I'm a little unclear who the GIS behind the curtain actually IS but here are some thoughts on Thierry's questions:
  1. Where are the innovative solutions for dealing with the variety of geoscience data?

    Timoney referred to this in one of his Tweets (circa 2007): Store your data in a PostGIS enabled PostgresSQL database and become a spatial data hipster.

  2. Where are the productivity tools to simply assemble digital scrapbooks of georeferenced information?

    As far as I can tell, QGIS isn't planning a coup of ESRI (nor does their mission allude to that), the interface is entirely customizable, it consumes data stored in PostGIS AND it has the ability to create map books using the Atlas function.

  3. Where are the flexible data models that enable thematic harvesting and analysis irrespective of data type?

    PostGIS via command line, the SPIT and DB Manager plugins for QQIS or ST-Links Spatial Links for ESRI.

  4. Where are the analytical tools that can handle dirty and incomplete data without hours of pre-processing?

    If it is dirty, it will probably take some tinkering... I guess I'd have to see an example but my default would be Open Refine.
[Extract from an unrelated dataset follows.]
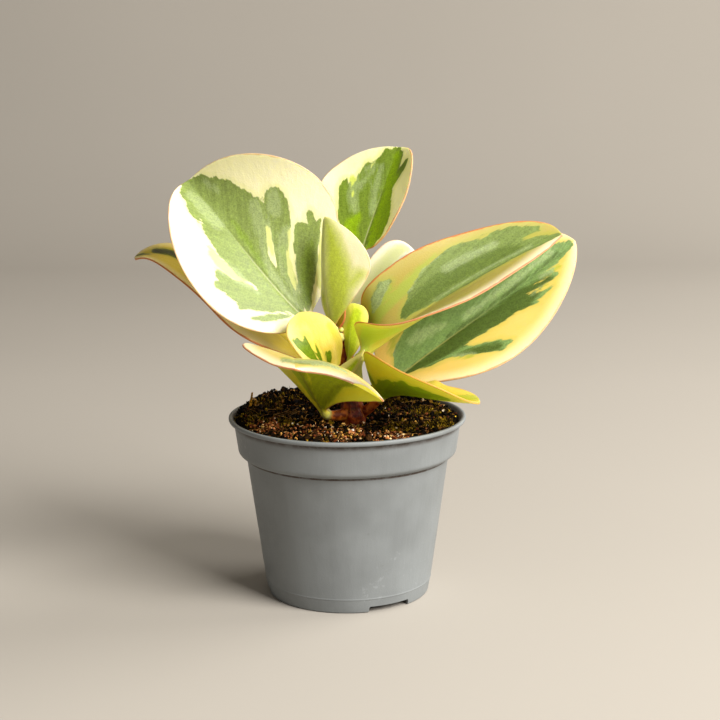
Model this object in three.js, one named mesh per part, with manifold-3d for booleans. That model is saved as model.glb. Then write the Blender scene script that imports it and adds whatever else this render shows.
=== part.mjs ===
// A variegated baby rubber plant (Peperomia obtusifolia) in a 9 cm nursery pot filled with potting mix.
// Millimetres, +Z up, X to the right, Y away from the front. Every piece is placed from the pot's axis, in the
// plane of its foot, and the whole is then centred: the origin is the middle of the base of its bounding box.
// Fleshy obovate leaves on short stalks leave one upright stem that stands in a hole in the mix.
import * as THREE from "three";
import { mergeVertices } from "three/addons/utils/BufferGeometryUtils.js";
import Module from "manifold-3d";

const wasm = await Module();
wasm.setup();

// Pot
const RIM_RADIUS = 45;
const RIM_TOP = 68.5;
const RIM_BOTTOM = 66.7;
const COLLAR_TOP_RADIUS = 43;
const COLLAR_FOOT_RADIUS = 41.6;
const COLLAR_FOOT = 56.4;
const BODY_TOP_RADIUS = 38.5;
const BODY_TOP = 53.4;
const RIDGE_RADIUS = 31.9;
const RIDGE_HEIGHT = 5.3;
const FOOT_RADIUS = 30.8;
const WALL = 1;
const FOOT_WALL = 1.3;
const FLOOR_UNDER = 2.3;
const FLOOR_TOP = 3.4;
const POT_SEGMENTS = 54;
const NOTCH_HEIGHT = 2.2;
const NOTCH_WIDTH = 17;
const NOTCH_FIRST = 30; // degrees from the front towards the right
const DRAIN_RADIUS = 3.2;
const DRAIN_CIRCLE = 19;
const DRAIN_COUNT = 6;

// Potting mix
const MIX_GAP = 0.3;
const MIX_LEVEL = 67.6;
const MIX_RISE_BACK = 0.07; // mm of height per mm towards the back
const MIX_RISE_LEFT = 0.03;
const MIX_DIP = 1.7;
const MIX_DIP_RADIUS = 11;
const MIX_SEGMENTS = 42;
const MIX_RINGS = [39.8, 35.5, 31, 26.5, 22, 17.5, 13, 9.5];

// Leaves
const JOINT_GAP = 0.3; // between a stalk's end and the stem
const BLADE_MIDDLE = 1.35; // thickness over the midrib
const BLADE_MARGIN = 0.8;
const CREASE_WIDTH = 2.5; // how far from the midrib the fold eases in
const MARGIN_WAVE = 0.35;
const TIP_HALF_WIDTH = 0.5;

const clamp = THREE.MathUtils.clamp;
const rad = THREE.MathUtils.degToRad;
const mix = THREE.MathUtils.lerp;
const ease = (x) => THREE.MathUtils.smoothstep(x, 0, 1);
const vector = (p) => new THREE.Vector3(...p);
const polar = (r, degrees, z) => [r * Math.sin(rad(degrees)), -r * Math.cos(rad(degrees)), z];

// A closed mesh from rings of equal size. Points j and n-1-j of a ring face each other, so that both
// faces of a blade are split along the same diagonals.
function skinRings(rings) {
  const n = rings[0].length;
  const half = n / 2;
  const positions = rings.flat().flatMap((p) => [p.x, p.y, p.z]);
  const index = [];
  const quad = (a, b, c, d, flip) => (flip ? index.push(a, b, d, b, c, d) : index.push(a, b, c, a, c, d));
  for (let i = 0; i + 1 < rings.length; i++) {
    for (let j = 0; j < n; j++) {
      const k = (j + 1) % n;
      quad(i * n + j, i * n + k, (i + 1) * n + k, (i + 1) * n + j, j >= half);
    }
  }
  const last = (rings.length - 1) * n;
  for (let j = 0; j + 1 < half; j++) {
    quad(j, n - 1 - j, n - 2 - j, j + 1, false);
    quad(last + j + 1, last + n - 2 - j, last + n - 1 - j, last + j, false);
  }
  const geometry = new THREE.BufferGeometry();
  geometry.setAttribute("position", new THREE.Float32BufferAttribute(positions, 3));
  geometry.setIndex(index);
  return geometry;
}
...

Or just import it into a PostGIS database...
  5. Where are the predictive user interfaces that only show relevant options?

    Personally I don't want a software package deciding what is relevant to me, I'd much rather selectively turn off things I don't need and set a default workspace. I'm more frustrated by this in Pages or Excel than any GIS. By the way, check out PostGIS.

So I don't think the GIS community has ignored or let geoscientists fall through the cracks and I certainly don't think geologic data is special or any messier than other disciplines. If you're looking for a geology-flavored GIS, check out BeeGIS it's built on JGrass so you get the spatial tools of GRASS in a simple interface that has tools specific to hydrology and geomorphology. And that's the ultimate rub for me in this discussion - if the existing GIS packages aren't sufficient, perhaps the geoscience community should follow Matt Hall's example and build their own. Waiting for a vendor or non-geoscientist to create a custom tailored, predictive GIS will likely happen sometime in 20... never. BUT, I encourage you to explore PostGIS and let Pele change your world - she's cute, she's talented and she'll eat up all your spatial data.